A pesquisa da estudante do IFMA foi importante para compreender o método desenvolvido pelos pescadores e a forma pelo qual o conhecimento é transmitido. Mais de 80% dos entrevistados aprenderam a arte da pesca com familiares ou amigos.
A história dos marisqueiros reflete a gênese da transmissão de conhecimento que é observada em toda a história da humanidade. Antes mesmo de existirem alfabetos e métodos de escrita, a sobrevivência e efetividade dos grupos era definida através de uma memória coletiva mantida, expandida e transmitida através dos anos, por meio da comunicação oral entre seus membros, a partir de informações baseadas na observação de fenômenos naturais.
Com a pesquisa, restou demonstrado que a aprendizagem e a transmissão oral convergem para o conhecimento acadêmico: as coletas são realizadas em períodos de seca, quando a variação de maré e de vento aumentam as áreas exploráveis. Além disso, épocas de chuva costumam ser evitadas, já que esses animais são sensíveis às mudanças resultantes da precipitação de água doce. Isso dificulta a sua sobrevivência e estimula processos migratórios, diminuindo a população de moluscos nas áreas em que os pescadores têm acesso.
Outra informação importante obtida junto aos pescadores se refere ao método de captura: a tarioba é coletada com as mãos ou com a utilização de utensílios simples como bastões. Além disso, há uma preocupação com a manutenção da população do molusco, visto que os animais jovens são retornados ao estuário para que possam se desenvolver e reproduzir. Isso aponta uma preocupação com a manutenção do bioma e a sustentabilidade.

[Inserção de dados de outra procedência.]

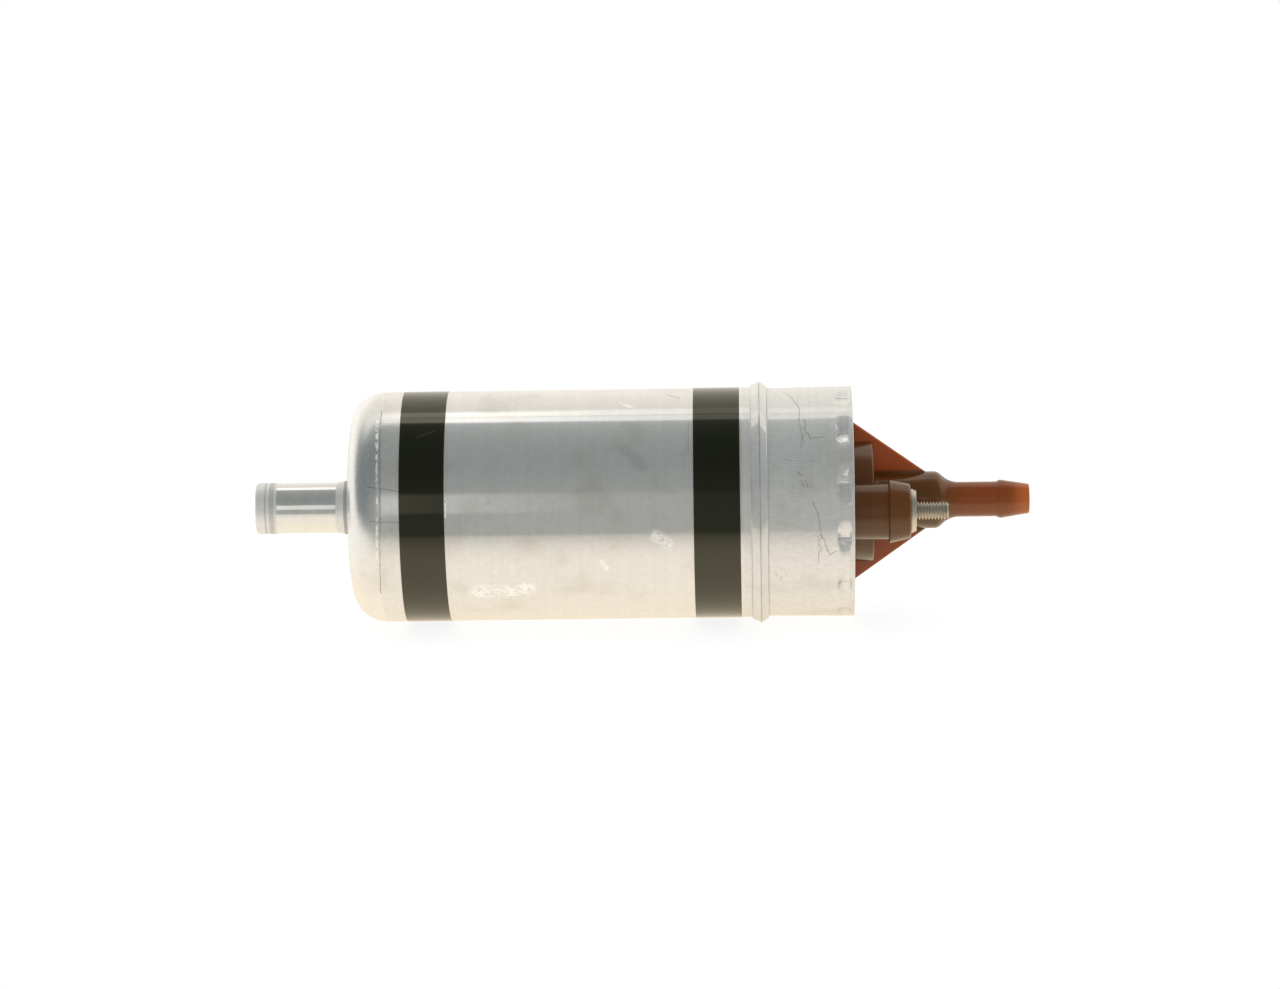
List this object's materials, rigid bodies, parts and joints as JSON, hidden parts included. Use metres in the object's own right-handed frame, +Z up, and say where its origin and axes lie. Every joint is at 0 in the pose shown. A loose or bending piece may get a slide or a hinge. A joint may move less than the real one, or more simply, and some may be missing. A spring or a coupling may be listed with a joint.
{
  "type": "fuel pump",
  "caption": "Electric in-line fuel pump: a round aluminium can with an inlet stub and black bands, and a crimped brown outlet cover with a barbed spout and threaded terminals.",
  "frame": {"origin": "on the pump's axis, in the middle of the barrel stretch between the two bands that a holding clamp grips", "axes": "+X along the pump's axis from the inlet stub to the outlet spout, +Z up, the near terminal towards -Y"},
  "size_m": [0.1749, 0.0544, 0.0544],
  "materials": {
    "satin_aluminium": "satin drawn aluminium",
    "band_film": "glossy black film",
    "brown_plastic": "semi-gloss brown plastic, slightly translucent",
    "nickel_steel": "nickel-plated steel",
    "steel": "ground steel",
    "sintered_iron": "sintered iron",
    "bronze": "sintered bronze",
    "copper": "enamelled copper",
    "ferrite": "ferrite magnet",
    "zinc_steel": "zinc-plated steel",
    "carbon": "carbon",
    "rubber": "fuel-proof rubber",
    "pale_plastic": "pale moulded plastic"
  },
  "bodies": {
    "housing": {"can": "satin_aluminium", "front_band": "band_film", "rear_band": "band_film", "end_cover": "brown_plastic", "cover_seal": "rubber", "near_stud": "nickel_steel", "far_stud": "nickel_steel", "near_contact_plate": "nickel_steel", "far_contact_plate": "nickel_steel", "upper_brush_lead": "copper", "lower_brush_lead": "copper", "bearing_holder": "pale_plastic", "rear_bush": "bronze", "front_bush": "bronze", "check_valve_seat": "pale_plastic", "check_valve_spring": "steel", "upper_brush_spring": "steel", "lower_brush_spring": "steel", "flux_ring": "zinc_steel", "upper_magnet": "ferrite", "lower_magnet": "ferrite", "magnet_clips": "steel", "port_plate": "sintered_iron", "race_ring": "sintered_iron", "inlet_plate": "sintered_iron", "pump_screws": "steel", "damper_ring": "rubber", "relief_valve_body": "steel", "relief_spring": "steel", "inlet_strainer": "pale_plastic"},
    "armature": {"shaft": "steel", "armature_core": "steel", "winding": "copper", "commutator": "copper", "commutator_hub": "pale_plastic", "thrust_washer": "pale_plastic", "drive_dog": "pale_plastic", "pump_rotor": "sintered_iron"},
    "rollers": {"pump_rollers": "steel"},
    "check_valve": {"check_valve_disc": "rubber", "check_valve_plunger": "pale_plastic"},
    "relief_valve": {"relief_ball": "steel"},
    "upper_brush_body": {"upper_brush": "carbon"},
    "lower_brush_body": {"lower_brush": "carbon"}
  },
  "joints": [
    {"name": "armature_spin", "type": "hinge", "parent": "housing", "child": "armature", "pos_m": [0, 0, 0], "axis": [1, 0, 0], "continuous": true},
    {"name": "rollers_orbit", "type": "hinge", "parent": "housing", "child": "rollers", "pos_m": [0, 0, 0.0008], "axis": [1, 0, 0], "continuous": true},
    {"name": "check_valve_lift", "type": "slide", "parent": "housing", "child": "check_valve", "axis": [1, 0, 0], "range_m": [0, 0.002], "stiffness_N_per_m": 300, "springref_m": -0.003, "deforming": ["check_valve_spring"]},
    {"name": "relief_valve_lift", "type": "slide", "parent": "housing", "child": "relief_valve", "axis": [-1, 0, 0], "range_m": [0, 0.0015], "stiffness_N_per_m": 1000, "springref_m": -0.002, "deforming": ["relief_spring"]},
    {"name": "upper_brush_slide", "type": "slide", "parent": "housing", "child": "upper_brush_body", "axis": [0, 0, 1], "range_m": [0, 0.002], "stiffness_N_per_m": 250, "springref_m": -0.006, "deforming": ["upper_brush_spring"]},
    {"name": "lower_brush_slide", "type": "slide", "parent": "housing", "child": "lower_brush_body", "axis": [0, 0, -1], "range_m": [0, 0.002], "stiffness_N_per_m": 250, "springref_m": -0.006, "deforming": ["lower_brush_spring"]}
  ],
  "couplings": [
    {"joint": "rollers_orbit", "follows": "armature_spin", "ratio": 1}
  ]
}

Para Wemmelly, o estudo atesta a validade do conhecimento tradicional e valoriza as comunidades: “Adoro ter este contato direto com as comunidades tradicionais para vivenciar de perto um trabalho que admiro e que é meu principal objeto de pesquisa”, afirma.” Acredito que sem o etnoconhecimento não existiria o que entendemos hoje como conhecimento científico”, pontua. “A admiração que sinto por eles me motiva a seguir pesquisando sobre o tema”, explica a pesquisadora.
Entretanto, no processo produtivo, apesar de cada ator desempenhar um papel fundamental e interdependente, o lucro é repartido de forma desigual em que o mais prejudicado é justamente aquele responsável pelo trabalho braçal de retirada dos animais nos mangues. Além disso, mesmo que o resultado do trabalho desenvolvido seja um produto valioso para a economia, a renda de quem coleta mal é suficiente para a subsistência.
Nesse sentido Wemmelly tem preocupação que ultrapassa o ‘etnoconhecimento’. “Desejo que o meu trabalho sirva para que mais pessoas conheçam a história dos marisqueiros e que isso se converta em apoio público essencial para que a categoria conquiste mais direitos”, conclui.